The Eleventh Circuit has reached the same conclusion involving a similar scenario as Jones. Ragsdale v. Rubbermaid, Inc., 193 F. 3d 1235 (11th Cir. 1999). In Ragsdale v. Rubbermaid, Inc., there was a flip-flop of the Jones facts. In Ragsdale the relator first filed his qui tam suit alleging that his former employer, Rubbermaid, misbilled the government. The qui tam suit was settled. Ragsdale then filed a suit pursuant to [section] 3730(h) asserting that his employer retaliated against him for whistleblowing. Id. at 1237. The court determined that the doctrine of res judicata barred the whistleblower suit. Id. at 1240. The Ragsdale court used a "transactional approach" finding that both claims were "based upon the same factual predicate and contain the same cause of action for res judicata purposes. Id. at 1237.

(54.) 971 F. 2d 548 (10th Cir. 1992). Precision filed a qui tam suit alleging Koch Pipeline defrauded the government by "deliberate and systematic mismeasurment of crude and ground gas produced on Federal and Indian lands." Id. at 550. The lower court found that Precision's suit was barred for lack of jurisdiction because the "complaint was based, at least in part, upon publicly disclosed information ... (of which) Precision was not the original source." Id. at 551.

(55.) Id.
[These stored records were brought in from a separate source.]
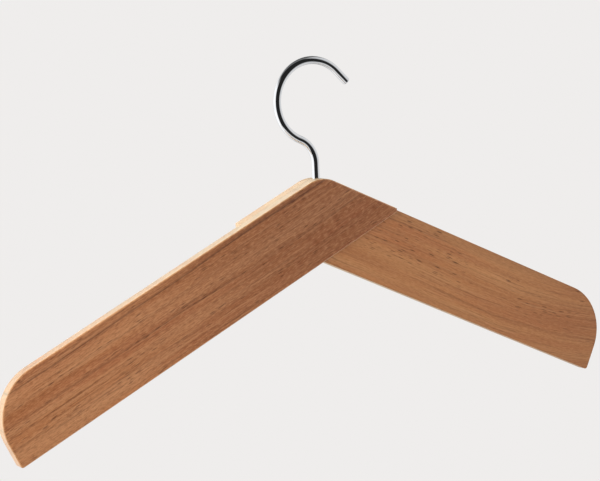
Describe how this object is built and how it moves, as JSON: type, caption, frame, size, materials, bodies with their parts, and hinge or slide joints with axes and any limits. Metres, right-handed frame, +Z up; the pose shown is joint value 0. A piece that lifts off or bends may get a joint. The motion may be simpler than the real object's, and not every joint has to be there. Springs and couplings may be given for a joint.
{
  "type": "clothes hanger",
  "caption": "Flat-board wooden clothes hanger: crossed boards glued face to face at the peak, with a bent chrome wire hook that swivels about its shank.",
  "frame": {"origin": "inner crown of the hook, where it sits on a rail, on the hook's swivel axis", "axes": "+Z up along the shank, +X along the arms to the right as seen from the front, +Y from the front board to the rear board; the glue plane is y = 0"},
  "size_m": [0.45, 0.016, 0.2313],
  "materials": {
    "front_arm_wood": "oiled hardwood, reddish brown, fine straight grain, thin satin oil finish",
    "rear_arm_wood": "oiled hardwood, golden brown, wavy grain with short dark flecks, satin",
    "hook_chrome": "polished bright chrome plate on steel wire",
    "zinc_steel": "dull zinc plate",
    "insert_plastic": "milky nylon",
    "dowel_wood": "raw pale hardwood, unfinished"
  },
  "bodies": {
    "hook_assembly": {"hook": "hook_chrome", "hook_washer": "zinc_steel", "lock_nut": "zinc_steel", "lock_nut_insert": "insert_plastic"},
    "arms": {"front_arm": "front_arm_wood", "rear_arm": "rear_arm_wood", "left_dowel": "dowel_wood", "right_dowel": "dowel_wood"}
  },
  "joints": [
    {"name": "hook_swivel", "type": "hinge", "parent": "hook_assembly", "child": "arms", "pos_m": [0, 0, -0.0886], "axis": [0, 0, 1], "continuous": true}
  ]
}
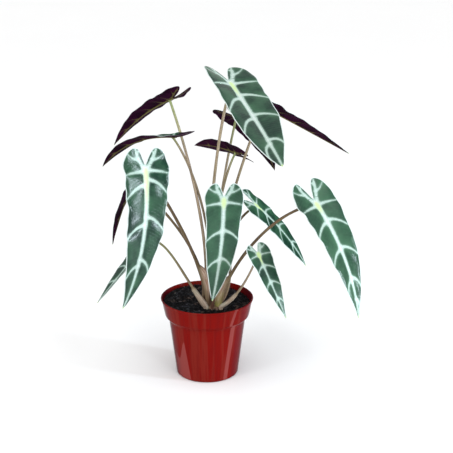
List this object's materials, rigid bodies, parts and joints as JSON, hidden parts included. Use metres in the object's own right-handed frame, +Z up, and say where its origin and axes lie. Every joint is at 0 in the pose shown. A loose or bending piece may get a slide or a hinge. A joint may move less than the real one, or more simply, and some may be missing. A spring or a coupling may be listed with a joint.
{
  "type": "potted alocasia",
  "caption": "Living alocasia in a round nursery pot: arrow-shaped dark leaves with pale veins, on long stems that rise from one corm in the soil.",
  "frame": {"origin": "middle of the pot's base, on the surface it stands on", "axes": "+Z up along the pot's axis, -Y toward the plant's front, +X to the right as seen from the front"},
  "size_m": [0.3312, 0.3139, 0.4107],
  "materials": {
    "pot": "gloss",
    "soil": "matte",
    "corm": "matte",
    "stem": "satin",
    "leaf": "satin"
  },
  "bodies": {
    "root": {"pot": "pot", "soil": "soil", "corm": "corm", "stem_upper_left": "stem", "blade_upper_left": "leaf", "stem_level_left": "stem", "blade_level_left": "leaf", "stem_front_left": "stem", "blade_front_left": "leaf", "stem_front_centre": "stem", "blade_front_centre": "leaf", "stem_top": "stem", "blade_top": "leaf", "stem_back_right": "stem", "blade_back_right": "leaf", "stem_back_upper": "stem", "blade_back_upper": "leaf", "stem_back_lower": "stem", "blade_back_lower": "leaf", "stem_right_middle": "stem", "blade_right_middle": "leaf", "stem_front_right": "stem", "blade_front_right": "leaf", "stem_low_right": "stem", "blade_low_right": "leaf", "stem_far_left": "stem", "blade_far_left": "leaf", "stem_low_left": "stem", "blade_low_left": "leaf"}
  },
  "joints": []
}
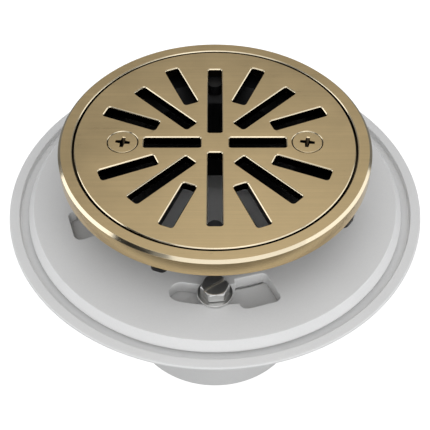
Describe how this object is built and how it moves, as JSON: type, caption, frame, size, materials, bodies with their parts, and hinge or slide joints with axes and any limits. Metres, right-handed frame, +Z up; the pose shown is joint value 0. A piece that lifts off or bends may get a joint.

The Precision court apparently understood the definition to be so commonly understood that it did not need to cite any reference for its definition. Id.

(56.) Id. at 552. The court stated that it had to balance its responsibility to use the "plain language of the statute" with its responsibility to "resolve [doubts] against federal jurisdiction." Id. Therefore, by defining "based upon" as "supported by" it limited the number of qui tam relators that would make it to the second prong of the test, thereby reducing the number of potential federal suits. Id.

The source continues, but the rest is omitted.